I did initially try to use CH341a but for some reason, this motherboard has 2 BIOS chips, which are both each 2MB, which totals 4MB, but the full BIOS file is 6MB, so I have no idea how I would go about flashing the modified BIOS this way - I did make a dump of both chips anyway.

Any ideas?

Thanks!

cuvtixo commented 1 year ago

I'm afraid you have a fundamental misunderstanding here. Or a fundamental miscommunication. Celeron and i3 are the names of the chips themselves. "Ivy Bridge" and "Sandy Bridge" are, as the name implies, serve as the "bridge" between the CPU and the rest of the components of the motherboard. Only CPUs made for Ivy Bridge will work on Ivy Bridge motherboards. Only Sandy Bridge CPUs will work on Sandy Bridge motherboards. If you can fit an entirely different motherboard, a Sandy Bridge, in the Toshiba C850-1G2 (extremely doubtful) you could use this new CPU. Otherwise, no. The BIOS has nothing to do with it (well, very little). Reflashing won't help. I admire your ambition, but there is no way this is ever going to work.

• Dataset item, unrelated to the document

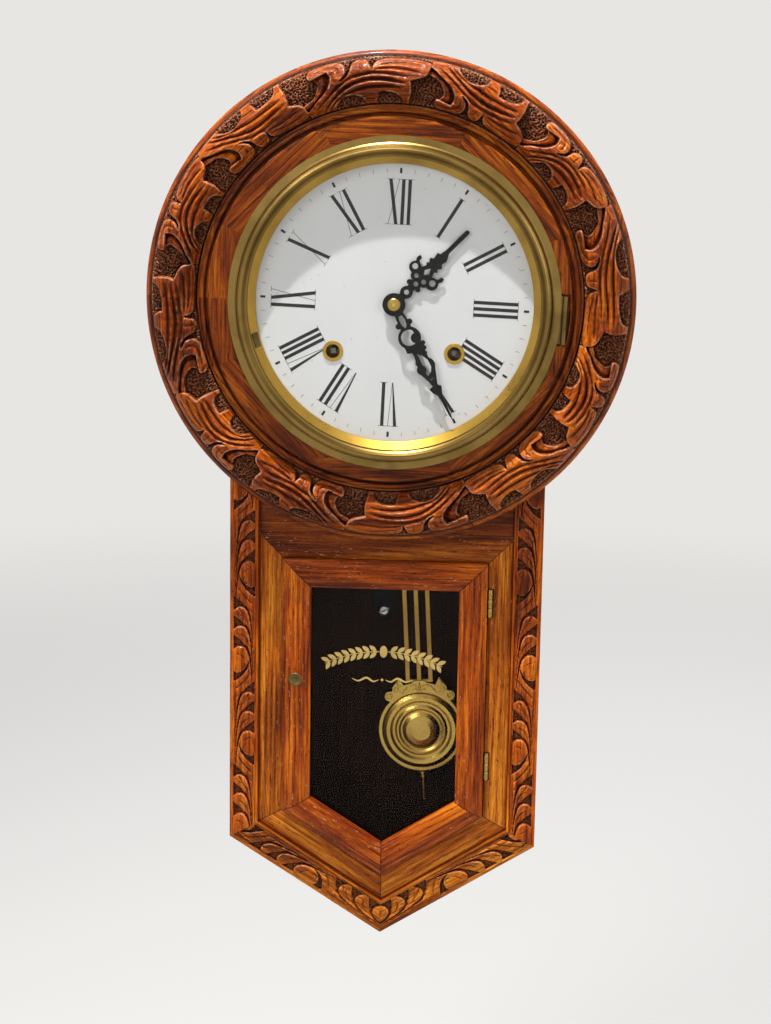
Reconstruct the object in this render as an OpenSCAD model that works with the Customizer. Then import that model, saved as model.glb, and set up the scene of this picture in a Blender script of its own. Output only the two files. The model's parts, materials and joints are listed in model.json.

yotoprules commented 1 year ago

Hi, thank you for the response. I know what ivy and sandy bridge are. Many sandy and ivy bridge laptops supported both gens of CPUs: I upgraded a Lenovo from a i3 2328m to a i5 ivy bridge (forgot the model but it was a 3000 series). That laptop had variants that used the older CPUs (probably to get rid of old stock) but the motherboard was identical to the ivy bridge models. The problem here is that Intel artificially put in a limitation in the HM70 chipset which sets a 30 minute timer if you put any i3,i5,i7 in a HM70 board that would've shipped with a celeron or pentium.the i3,i5, and i7s would've shipped with a HM76 board. I have done some more research, and it seems that the 30 minute timer is coded into the chipset PCH, not the firmware or ME. Which means I wasted hours of my time (my fault). I was able to successfully clean the ME though. Unfortunately the people who said cleaning the ME would remove this specific timer were incorrect, as I have done research and found that no-one has been able to remove this timer without replacing the HM70 chipset with a HM76 chipset, which is well beyond my skill level and not worth it for this budget laptop with the worst speaker I've ever heard.

TLDR for anyone finding this: the timer is coded into the Chipset, and cannot be removed. Cleaning the ME won't fix it. Without replacing the chipset or the motherboard, you will be stuck with a celeron or pentium if you don't want the timer.